Researchers at DCU set up blank male-identified social media accounts on TikTok and YouTube. Within 23 minutes, they were served up antifeminist and toxically masculine content regardless of whether they looked for it. After two to three hours of running these accounts, three quarters of the recommended content to these male accounts was toxic. Meta's own internal research has found that 64% of all extremist group joins are due to its recommendation tools. It found that Meta's own recommendation systems grow the problem. A leaked internal Meta document states that effective content moderation is practically impossible but that it can, at least, stop magnifying harmful content by giving it unnatural distribution. It can, but it does not do so because recommending misogynistic content makes it rich, so it does not care that it is fuelling gender-based violence and a growing gender divide around the world.

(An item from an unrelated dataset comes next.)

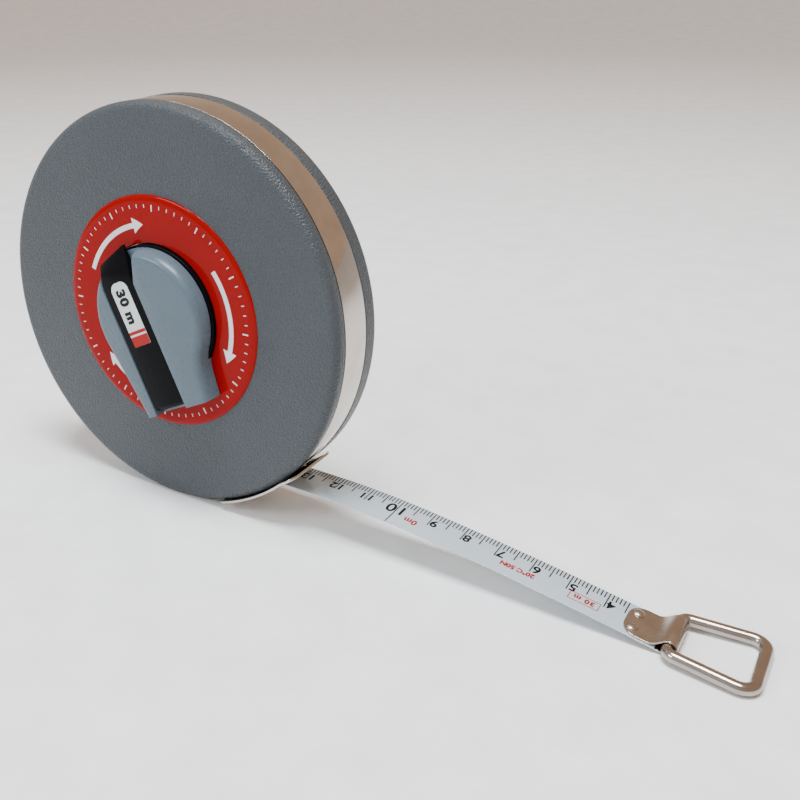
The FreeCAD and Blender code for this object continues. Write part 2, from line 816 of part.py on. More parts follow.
def clip_rivet_shanks(radius):
    """Rods through both leaves, in the clip's own frame."""
    reach = clip_half_gap + clip_wall + cut_margin
    shanks = [rod(radius, 2 * reach, place - V(0, 0, reach), V(0, 0, 1))
              for place in clip_rivet_places()]
    return Part.makeCompound(shanks)


def tape_lead():
    """The tape between the coil and the mouth, inside the case."""
    return block(0, mouth_x - lead_gap, mid_y - tape_width / 2, mid_y + tape_width / 2,
                 tape_top_z - tape_thickness, tape_top_z)


def tape_blade():
    """The pulled-out tape, from the mouth to the clip."""
    strip, start = blade_strip(blade_end_slope)
    blade = strip.solid(start, tape_width)
    return blade.cut(to_clip(clip_rivet_shanks(clip_rivet_radius + clip_clearance)))


# ---------------------------------------------------------------- clip and ring
def end_clip():
    """One strip of sheet folded round the ring's bar and closed on both faces of the tape."""
    width = tape_width - 2 * clip_side_inset
    middle = -loop_centre_height
    lower = block(-clip_length, 0, -width / 2, width / 2,
                  middle - clip_half_gap - clip_wall, middle - clip_half_gap)
    upper = block(-clip_length, -ring_wire_radius, -width / 2, width / 2,
                  middle + clip_half_gap, middle + clip_half_gap + clip_wall)
    loop = tube(loop_outer, loop_inner, -width / 2, width / 2)
    past = -loop_outer - cut_margin
    loop = loop.cut(block(past, 0, -width, width, past, middle + clip_half_gap))
    upper = upper.cut(disc(loop_inner, -width, width))
    clip = lower.fuse(upper).fuse(loop).removeSplitter()
    corners = [edge for edge in clip.Edges
               if edge.BoundBox.XMax < -clip_length + touch and edge.BoundBox.YLength < touch]
    clip = clip.makeFillet(clip_corner, corners)
    return to_clip(clip.cut(clip_rivet_shanks(clip_rivet_radius + clip_clearance)))


def clip_rivets():
    """Two domed rivets through both leaves and the tape."""
    top = clip_half_gap + clip_wall
    rivets = []
    for place in clip_rivet_places():
        shank_low = place - V(0, 0, top + clip_rivet_foot)
        shank = rod(clip_rivet_radius, 2 * top + clip_rivet_foot + clip_rivet_head / 2,
                    shank_low, V(0, 0, 1))
        foot = rod(clip_rivet_foot_radius, clip_rivet_foot, shank_low, V(0, 0, 1))
        sphere = (clip_rivet_head_radius ** 2 + clip_rivet_head ** 2) / (2 * clip_rivet_head)
        dome = Part.makeSphere(sphere, place + V(0, 0, top + clip_rivet_head - sphere))
        side = 2 * sphere
        keep = Part.makeBox(2 * side, 2 * side, side, place + V(-side, -side, top))
        rivets.append(shank.fuse(foot).fuse(dome.common(keep)).removeSplitter())
    return to_clip(Part.makeCompound(rivets))


def ring_near_width():
    """Between the side bars' centre lines at the clip's end."""
    return tape_width - 2 * clip_side_inset + 2 * (ring_side_clearance + ring_wire_radius)


def ring_path():
    """Closed centre line in the XY plane: a bar at x = 0, a wider one at ring_length."""
    near = ring_near_width() / 2
    far = ring_far_width / 2
    corners = [
        (V(0, -near, 0), ring_near_corner), (V(ring_length, -far, 0), ring_far_corner),
        (V(ring_length, far, 0), ring_far_corner), (V(0, near, 0), ring_near_corner),
    ]
    edges = []
    ends = []
    for index, (corner, radius) in enumerate(corners):
        before = (corners[index - 1][0] - corner).normalize()
        after = (corners[(index + 1) % 4][0] - corner).normalize()
        half = before.getAngle(after) / 2
        reach = radius / math.tan(half)
        inward = (before + after).normalize()
        middle = corner + inward * (radius / math.sin(half) - radius)
        ends.append((corner + before * reach, middle, corner + after * reach))
    for index, (start, middle, end) in enumerate(ends):
        edges.append(Part.Arc(start, middle, end).toShape())
        edges.append(Part.makeLine(end, ends[(index + 1) % 4][0]))
    return Part.Wire(edges)


def end_ring():
    """Round wire ring; its near bar lies in the clip's loop and its far bar on the surface."""
    path = ring_path()
    first = path.Edges[0]
    start = first.valueAt(first.FirstParameter)
    tangent = first.tangentAt(first.FirstParameter)
    profile = Part.Wire(Part.makeCircle(ring_wire_radius, start, tangent))
    wire = path.makePipeShell([profile], True, False)
    tilt = math.degrees(math.asin((loop_z - ground_z - ring_wire_radius) / ring_length))
    wire.Placement = FreeCAD.Placement(
        V(loop_x, mid_y, loop_z), FreeCAD.Rotation(Y_AXIS, tilt))
    return wire


BUILDERS = [
    front_shell, front_cover, back_shell, back_cover, rim_band, label_ring,
    mouth_plate, mouth_rivets, guide_pins,
    front_bush, bush_retainer, thrust_washer, back_pivot, spring_washer,
    drum, tape_anchor, tape_coil,
    crank_arm, crank_screws, grip_pin, folding_grip, grip_sticker,
    tape_lead, tape_blade, end_clip, clip_rivets, end_ring,
]


def main():
    os.makedirs("parts", exist_ok=True)
    for builder in BUILDERS:
        shape = builder()
        solids = shape.Solids
        if len(solids) == 1:
            shape = solids[0]
        shape.exportStep("parts/" + builder.__name__ + ".step")
        box = shape.BoundBox
        print(f"{builder.__name__:14s} solids {len(solids)} valid {shape.isValid()} "
              f"volume {shape.Volume:9.1f}  x {box.XMin:7.2f} {box.XMax:7.2f}  "
              f"y {box.YMin:7.2f} {box.YMax:7.2f}  z {box.ZMin:7.2f} {box.ZMax:7.2f}")
    print(f"clip loop at x {loop_x:.3f} z {loop_z:.3f}, end slope {blade_end_slope:.3f} degrees")


main()
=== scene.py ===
"""Looks for a closed-case steel long tape: leathercloth case, printed blade, crank and end ring."""
import json
import logging
import math
from collections.abc import Callable, Sequence
from dataclasses import dataclass, field
from enum import Enum

import bmesh
import bpy
from mathutils import Matrix, Vector
from mathutils.bvhtree import BVHTree


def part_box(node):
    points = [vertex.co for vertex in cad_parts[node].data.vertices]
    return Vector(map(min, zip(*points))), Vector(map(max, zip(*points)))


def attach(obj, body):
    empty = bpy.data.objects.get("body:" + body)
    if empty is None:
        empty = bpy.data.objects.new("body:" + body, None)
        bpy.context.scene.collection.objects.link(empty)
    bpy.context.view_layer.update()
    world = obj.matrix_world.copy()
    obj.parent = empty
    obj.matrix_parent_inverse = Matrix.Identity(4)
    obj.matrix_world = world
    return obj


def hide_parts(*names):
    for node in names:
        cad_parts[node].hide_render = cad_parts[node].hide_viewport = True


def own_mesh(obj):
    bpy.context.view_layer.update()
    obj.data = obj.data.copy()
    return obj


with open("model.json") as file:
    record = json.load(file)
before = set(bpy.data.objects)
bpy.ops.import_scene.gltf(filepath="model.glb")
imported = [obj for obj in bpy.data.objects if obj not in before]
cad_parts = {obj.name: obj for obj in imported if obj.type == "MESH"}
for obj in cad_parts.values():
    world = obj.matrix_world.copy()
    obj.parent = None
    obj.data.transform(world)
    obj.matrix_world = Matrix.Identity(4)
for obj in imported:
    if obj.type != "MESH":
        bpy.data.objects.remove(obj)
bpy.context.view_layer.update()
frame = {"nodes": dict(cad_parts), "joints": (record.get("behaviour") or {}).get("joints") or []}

MM = 0.001
SMOOTH_LIMIT = math.radians(32.0)
CASE_STEPS = 320
FIGURE_SHARE = 0.70
RING_STEP = 1.5 * MM
LOG = logging.getLogger("long_tape")

Colour = tuple[float, float, float]
Ring = list[Vector]


class Slot(Enum):
    """The material slots that the record names."""

    LEATHERCLOTH = "leathercloth"
    BRIGHT_PLATE = "bright_plate"
    PRESSED_STEEL = "pressed_steel"
    RED_LABEL = "red_label"
    BLACK_PLASTIC = "black_plastic"
    GREY_PLASTIC = "grey_plastic"
    PRINTED_PLATE = "printed_plate"
    WHITE_ENAMEL = "white_enamel"
    TURNED_STEEL = "turned_steel"
    NYLON = "nylon"
    DRUM_PLASTIC = "drum_plastic"


class Body(Enum):
    """The moving bodies that pieces ride on."""

    CASE = "case"
    WINDER = "winder"
    GRIP = "grip"
    TAPE_END = "tape_end"
    RING = "ring"


# ---------------------------------------------------------------- finishes
class NodeSheet:
    """A material's node tree, with short ways to add and join its nodes."""

    def __init__(self, name: str) -> None:
        """Start an empty principled material.

        Args:
            name: the material's name.
        """
        self.material = bpy.data.materials.new(name)
        self.material.use_nodes = True
        self.tree = self.material.node_tree
        self.shader = self.tree.nodes["Principled BSDF"]

    def add(self, kind: str, **values: object) -> bpy.types.Node:
        """Add a node.

        Args:
            kind: the node's type name, without "ShaderNode".
            **values: socket values by name with underscores for spaces, or node properties.

        Returns:
            The new node.
        """
        node = self.tree.nodes.new("ShaderNode" + kind)
        for key, value in values.items():
            socket = node.inputs.get(key.replace("_", " "))
            if socket is not None:
                socket.default_value = value
            else:
                setattr(node, key, value)
        return node

    def join(self, source: bpy.types.NodeSocket, target: bpy.types.NodeSocket) -> None:
        """Join an output to an input."""
        self.tree.links.new(source, target)

    def place(self) -> bpy.types.NodeSocket:
        """The point on the piece, in its own metres."""
        return self.add("TexCoord").outputs["Object"]

    def noise(self, scale: float, detail: float = 4.0, rough: float = 0.55) -> bpy.types.NodeSocket:
        """Soft noise over the piece.

        Args:
            scale: cells to the metre.
            detail: octaves.
            rough: strength of the finer octaves.

        Returns:
            The noise value.
        """
        node = self.add("TexNoise", Scale=scale, Detail=detail, Roughness=rough)
        self.join(self.place(), node.inputs["Vector"])
        return node.outputs["Fac"]

    def streaks(self, stretch: Colour, scale: float) -> bpy.types.NodeSocket:
        """Noise drawn out into brush or rolling marks.

        Args:
            stretch: how far each axis is squeezed before the noise.
            scale: cells to the metre.

        Returns:
            The noise value.
        """
        squeeze = self.add("Mapping")
        squeeze.inputs["Scale"].default_value = stretch
        self.join(self.place(), squeeze.inputs["Vector"])
        node = self.add("TexNoise", Scale=scale, Detail=3.0)
        self.join(squeeze.outputs["Vector"], node.inputs["Vector"])
        return node.outputs["Fac"]

    def cells(self, scale: float, jitter: float = 1.0) -> bpy.types.NodeSocket:
        """Rounded cells, as on an embossed grain.

        Args:
            scale: cells to the metre.
            jitter: how uneven the cells are.

        Returns:
            The distance to the nearest cell's middle.
        """
        node = self.add("TexVoronoi", Scale=scale, Randomness=jitter)
        self.join(self.place(), node.inputs["Vector"])
        return node.outputs["Distance"]

    def spread(self, value: bpy.types.NodeSocket, low: float, high: float,
               start: float = 0.3, end: float = 0.7) -> bpy.types.NodeSocket:
        """Draw a value from one span onto another.

        Args:
            value: the value.
            low: result at the span's start.
            high: result at the span's end.
            start: of the span.
            end: of the span.

        Returns:
            The drawn value.
        """
        node = self.add("MapRange")
        for key, number in (("From Min", start), ("From Max", end), ("To Min", low), ("To Max", high)):
            node.inputs[key].default_value = number
        self.join(value, node.inputs["Value"])
        return node.outputs["Result"]

    def tint(self, value: bpy.types.NodeSocket, first: Colour, second: Colour) -> None:
        """Colour the piece between two colours.

        Args:
            value: 0 gives the first colour and 1 the second.
            first: the first colour.
            second: the second colour.
        """
        node = self.add("Mix", data_type="RGBA")
        self.join(value, node.inputs[0])
        node.inputs[6].default_value = (*first, 1.0)
        node.inputs[7].default_value = (*second, 1.0)
        self.join(node.outputs[2], self.shader.inputs["Base Color"])

    def bump(self, heights: Sequence[tuple[bpy.types.NodeSocket, float]]) -> None:
        """Relief from one or more height values.

        Args:
            heights: each value and how far it stands up, in metres.
        """
        normal = None
        for value, depth in heights:
            node = self.add("Bump", Strength=1.0, Distance=depth)
            self.join(value, node.inputs["Height"])
            if normal is not None:
                self.join(normal, node.inputs["Normal"])
            normal = node.outputs["Normal"]
        self.join(normal, self.shader.inputs["Normal"])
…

The conclusion reached by the researchers was to turn off recommender algorithms by default. Coimisiún na Meán also recommended this in its draft online safety code until the tech companies got to it, and the final version omits any reference to these recommender algorithms. Ireland is in a uniquely powerful position on this. Many of the biggest social media corporations are headquartered here. We have to make them turn off these toxic algorithms for good. This is one of the many reasons people should be on the streets against gender-based violence this International Women's Day, starting in Dublin at 1 p.m. at Dublin City Hall on Saturday.